From the Montreal Mirror, December 2001

Dream eater
>> Kelly Link's hard-to-find, fantastic fiction is worth searching out
by JULIET WATERS

There are three kinds of food, we're told in "The Girl Detective," one of Kelly Link's short stories. "One is the food that your mother makes for you. One is the kind of food that you eat in restaurants. One is the kind of food that you eat in dreams. There's one other kind of food, but you can only get that in the underworld, and it's not really food. It's more like dancing."

If there were only three kinds of short stories, Kelly Link's would probably also be the kind that's "more like dancing." Thankfully, you don't have to go to the underworld to get them. But you will have to go online (Amazon.com or directly from Small Beer Press at LCRW.net) since they aren't yet distributed in Canada.
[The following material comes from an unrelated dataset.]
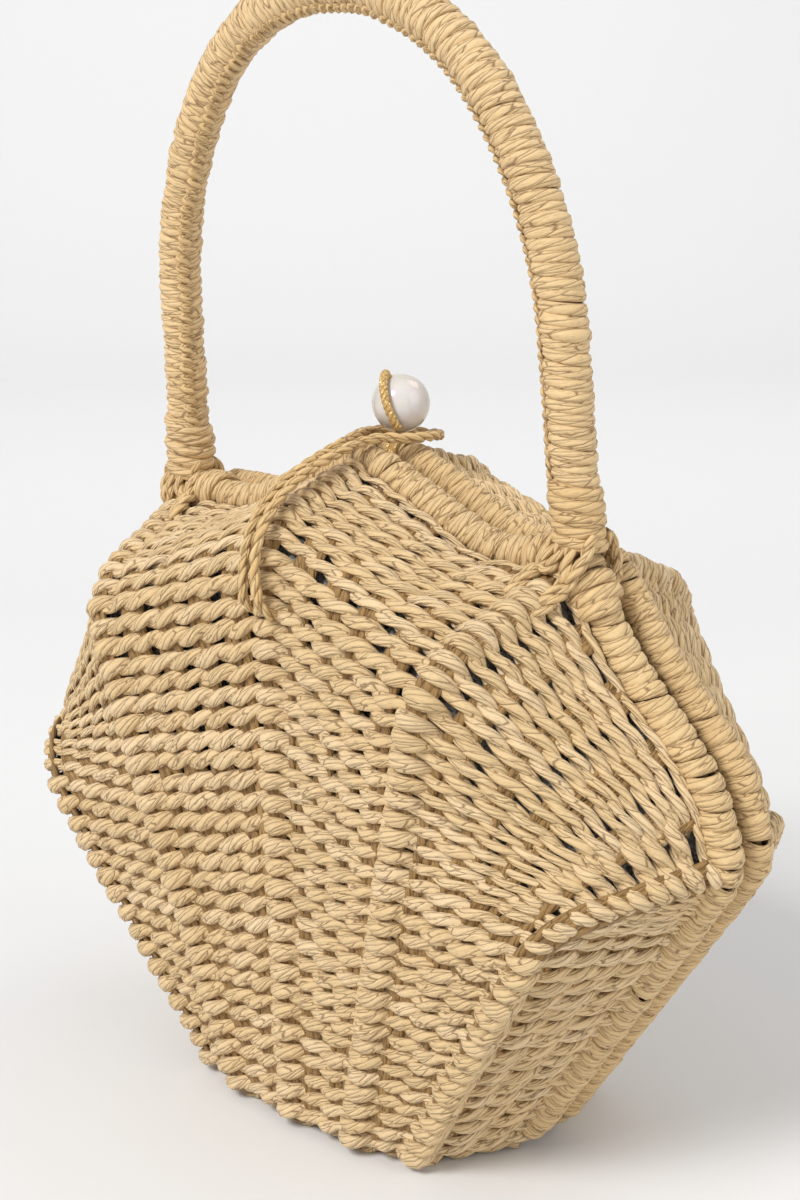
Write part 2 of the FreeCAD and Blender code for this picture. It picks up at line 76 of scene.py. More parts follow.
away = Vector((math.sin(AZIMUTH) * math.cos(ELEVATION),
               -math.cos(AZIMUTH) * math.cos(ELEVATION), math.sin(ELEVATION)))
camera_data = bpy.data.cameras.new("camera")
camera_data.lens = LENS_MM
camera_data.clip_start = 0.01
camera = bpy.data.objects.new("camera", camera_data)
bpy.context.collection.objects.link(camera)
turn = (-away).to_track_quat("-Z", "Y").to_matrix().to_4x4()
place = Matrix.Translation(TARGET + away * DISTANCE)
camera.matrix_world = place @ turn @ Matrix.Rotation(ROLL, 4, "Z")
bpy.context.scene.camera = camera
print("camera at", [round(v, 3) for v in camera.location])

# %% [markdown]
# ## Floor and light
# The purse stands on a pale sweep of paper that curves up behind it, as in a small studio. The
# sweep is one edge that is extruded back and then up along an arc, so no line shows where floor
# meets wall. A soft key lamp stands high before the purse's front, a wide weak one fills in from
# the right, a small one lights the back, and the last one is aimed at the backdrop. White air
# adds the rest, so that rounded straw has its shade without hard shadows.

# %% Floor and light
SWEEP_HALF_WIDTH = 3.0
SWEEP_FRONT = 2.0
SWEEP_BACK = 1.4
SWEEP_BEND = 0.8
SWEEP_HEIGHT = 2.4
SWEEP_TURNS = 12
FAR_WALL = (2.2, 1.2)    # how far behind the purse and how high the backdrop lamp is aimed
AIR_STRENGTH = 0.57


def linear(hex_colour):
    """An sRGB hex colour as the linear RGBA that a shader wants."""
    channels = [int(hex_colour[i:i + 2], 16) / 255 for i in (1, 3, 5)]
    return [c / 12.92 if c <= 0.04045 else ((c + 0.055) / 1.055) ** 2.4 for c in channels] + [1.0]


def node(tree, kind, settings=None, links=None):
    """Adds one node, sets its values, and links other nodes to it, by their first output if the
    node itself is given."""
    added = tree.nodes.new("ShaderNode" + kind)
    for key, value in (settings or {}).items():
        if isinstance(key, int) or key in added.inputs:
            added.inputs[key].default_value = value
        else:
            setattr(added, key, value)
    for key, source in (links or {}).items():
        output = source.outputs[0] if hasattr(source, "outputs") else source
        tree.links.new(output, added.inputs[key])
    return added


def new_material(name):
    """A material with its node tree and its shader."""
    material = bpy.data.materials.new(name)
    material.use_nodes = True
    return material, material.node_tree, material.node_tree.nodes["Principled BSDF"]


def mixed(tree, factor, first, second):
    """A hex colour mixed into the first one, which is a hex colour or another node's output."""
    settings = {"data_type": "RGBA", 7: linear(second)}
    links = {0: factor}
    if isinstance(first, str):
        settings[6] = linear(first)
    else:
        links[6] = first
    return node(tree, "Mix", settings, links).outputs[2]


def ranged(tree, value, low, high, to_low=0.0, to_high=1.0):
    """A value between low and high, brought to between to_low and to_high."""
    return node(tree, "MapRange", {"From Min": low, "From Max": high, "To Min": to_low,
                                   "To Max": to_high}, {"Value": value})


def add_bump(tree, shader, strength, distance, height):
    bump = node(tree, "Bump", {"Strength": strength, "Distance": distance}, {"Height": height})
    tree.links.new(bump.outputs["Normal"], shader.inputs["Normal"])


def set_values(shader, **values):
    """Sets the shader's plain sockets. An underscore stands for a space."""
    for name, value in values.items():
        shader.inputs[name.replace("_", " ")].default_value = value


def write_mesh(bm, mesh):
    """Writes the shape to the mesh, smooth and with its normals outward."""
    bmesh.ops.recalc_face_normals(bm, faces=bm.faces)
    bm.to_mesh(mesh)
    bm.free()
    for face in mesh.polygons:
        face.use_smooth = True
    return mesh


def new_object(name, mesh):
    piece = bpy.data.objects.new(name, mesh)
    bpy.context.collection.objects.link(piece)
    return piece


def paper_material():
    material, _, shader = new_material("matt_backdrop_paper")
    set_values(shader, Base_Color=linear("#E2E2E2"), Roughness=0.9)
    return material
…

It's a rare short story writer who's worth the effort, but Link is that rarity.

In Stranger Things Happen, her first collected stories, the girl detective is going to the underworld to find her missing mother. "Think of the underworld as the back of your closet...full of things that you've forgotten about."

Things like Nancy Drew books, really scary fairy tales, gothic nightmares, creepy science fiction comic books, teen slasher movies and dumb blonde jokes, all of which appear in some form in these stories.

In "Travels With the Snow Queen," Link's retelling of the Hans Christian Andersen classic, a now grown-up Gerda tells about her search for her kidnapped companion Kay, taken away by a "slut in a sleigh," as though this were an episode of Sex and the City.

Blonde aliens invade New York in "Most of My Friends Are Two Thirds Water." Or at least that's what Jak (who in the first line of the story decides to drop the "c" from his name) believes. This sparks a rash of nasty jokes from a jealous brunette narrator who kind of has a thing for Jak herself. "A blonde and a brunette work in the same office, and one day the brunette gets a bouquet of roses. Oh great, she says. I guess this means I'm going to spend the weekend flat on my back, with my legs up in the air. Why, says the blonde, don't you have a vase?"

"The Specialist's Hat" is poetic, ghostly and sad yet illuminated with lightning flashes of humour: part Edgar Allan Poe, part Bronte sisters, part Halloween (the movie), and--most frightening of all--part ordinary life. Grey-eyed twins with a rich fantasy life live in a haunted mansion with their indifferent father. "At dinner, usually hot dogs and baked beans from a can, which they eat off paper plates in the first floor dining room, beneath the chandelier," they listen to dad recite lame poetry. Upstairs, their nameless, ghostly babysitter waits to lure them into eternal limbo.

At her most literary Link is reminiscient of Angela Carter or surrealist Montreal writer Kate Sterns. But as soon as one is tempted to compare Link's writing to anything or anyone, she gracefully slithers into another skin.

Her stories are satisfying, bizarre, hilarious and beautiful. Reading them feels a lot like "eating dreams," something the girl detective does when she's searching for her mother down below. They are full of weird, terrible and lost parents. A noseless father has a repertoire of wooden noses he's made himself--one with a rose velvet lining, another painted with flowers. A legless mother uses her wooden leg to beat her daughter and her daughter's librarian lover. But Link's stories are also full of crafty, witty, imaginative grown-up children. Damned perhaps, but not broken.

Jonathan Lethem, author of the eccentric classic Motherless Brooklyn, probably puts it best: "Kelly Link is the exact best and strangest and funniest short story writer on earth that you have never heard of at the exact moment you are reading these words and making them slightly inexact. Now pay for the book."

Stranger Things Happen by Kelly Link, Small Beer Press, pb, 270pp, $16 (U.S.)